See Boeheim W.,Handbuch der Waffenkunde. Das Waffenwesen in seiner historischen Entwickelung vom Beginn des Mittelalters bis zum Ende des 18. Jahrhunderts, Leipzig, 1890; Pierzak J. Średniowieczne hełmy garnczkowe na ziemiach polskich na tle zachodnioeuropejskim, Bytom, 2005; Wild W., Unter schrecklichem Knallen barsten die Mauern – Auf die Suche nach archäologischen Spuren von Erdbebenkatastrophen, in Mittelalter, 11, 2006, pp.145-164; Lüken S., Topfhelm, in Aufbruch in die Gotik. Der Magdeburger Dom und die späte Stauferzeit. Band II. Katalog, ed. Puhle, M. Lammert, N., Magdeburg-Mainz, 2009, p.376; Lüken S., Topfhelm, inBurg und Herrschaft, ed. Atzbach R., Lüken S., Ottomeyer H., Berlin-Dresden, 2010, p.74; Žákovský P., Hošek J., Cisár V., A unique finding of a great helm from the Dalečín castle in Moravia, in Acta Militaria Mediaevalia, VIII, 2011, pp.91-125; the structure of the helm shows similarity with the helmets of Dargen (Žákovský, Hošek, Cisár, 2011, fig.9a) found at the Dargen Castle near Deerberg and kept today in the collections of the Berlin Zeughaus, dating back to the second half of the 13th century (Lüken, 2009, 376, cat. no.VI.13; 2010, 74, cat. no.3.11); with the helmet of Madeln Castle (Žákovský, Hošek,Cisár, 2011, fig.9a) found during the research in 1940, nowadays stored in the collections of the Liestal Museum, dated to the end of the 13th century, with a possible overlap into the turn of the following century, although the helm was probably buried during the devastating earthquake in 1356 AD during which Madeln Castle was destroyed (Wild, 2006, pp.146-147); and other helmets like the ones of Küssnach Castle, Bolzano and Tannenberg (Žákovský, Hošek, Cisár, 2011, figs.9c-9d-9e), dated, respectively at the second quarter of the 14th century, early 14th century and 1350 AD. This item also has parallels with the recently published five plate helmet from Dalečín castle dated to 1340 AD (Žákovský, Hošek, Cisár, 2011, p.114).

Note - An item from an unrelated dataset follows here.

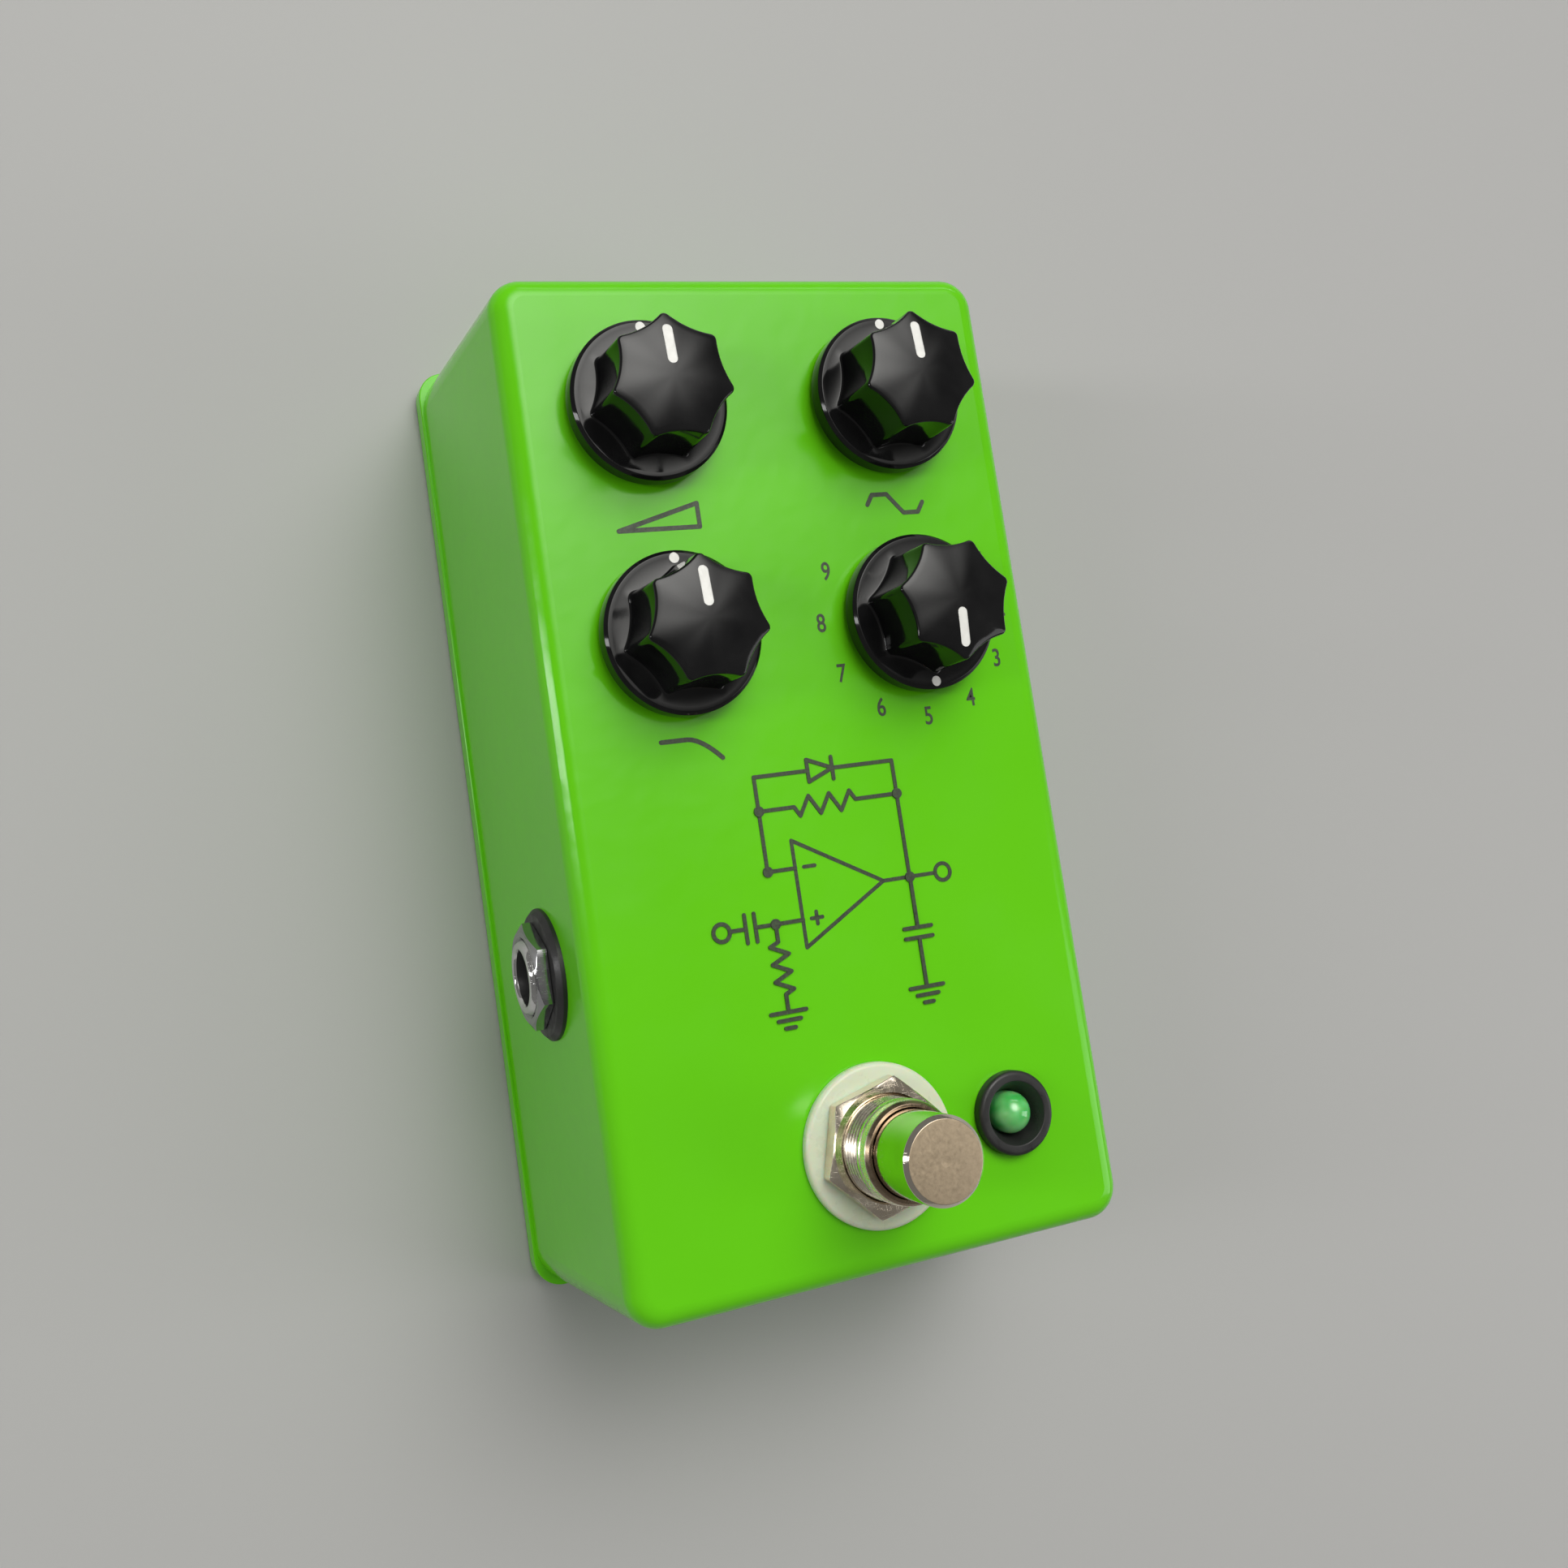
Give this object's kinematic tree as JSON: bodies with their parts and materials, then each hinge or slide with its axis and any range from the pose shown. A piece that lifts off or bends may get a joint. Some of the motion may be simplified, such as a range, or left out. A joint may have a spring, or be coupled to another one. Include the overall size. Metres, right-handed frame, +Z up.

This helm belongs to the category of the Great Helms made of five separate plates rivetted together. The chronological indicator for the Great Helms with five plates, suggested by Žákovský, Hošek, Cisár (2011, p.100), is the shape of the top occipital plate. This plate, flat in older helmets dated to 13th and early 14th century, is convex to hemispherical in the helmets made between 1320 and 1330 AD, followed by a conspicuous rib following the longitudinal axis of the plate. This is the case of the Dalečín helmet and also of our specimen. The modification of the top occipital plate from flat to convex or hemispherical was better suited to deflecting potential blows of the opponent away, or perhaps responded to the fact that, since the beginning of the 14th century, lighter helmets were worn under the Great Helms to provide the wearer with more comfort, a generally better view and more peripheral vision.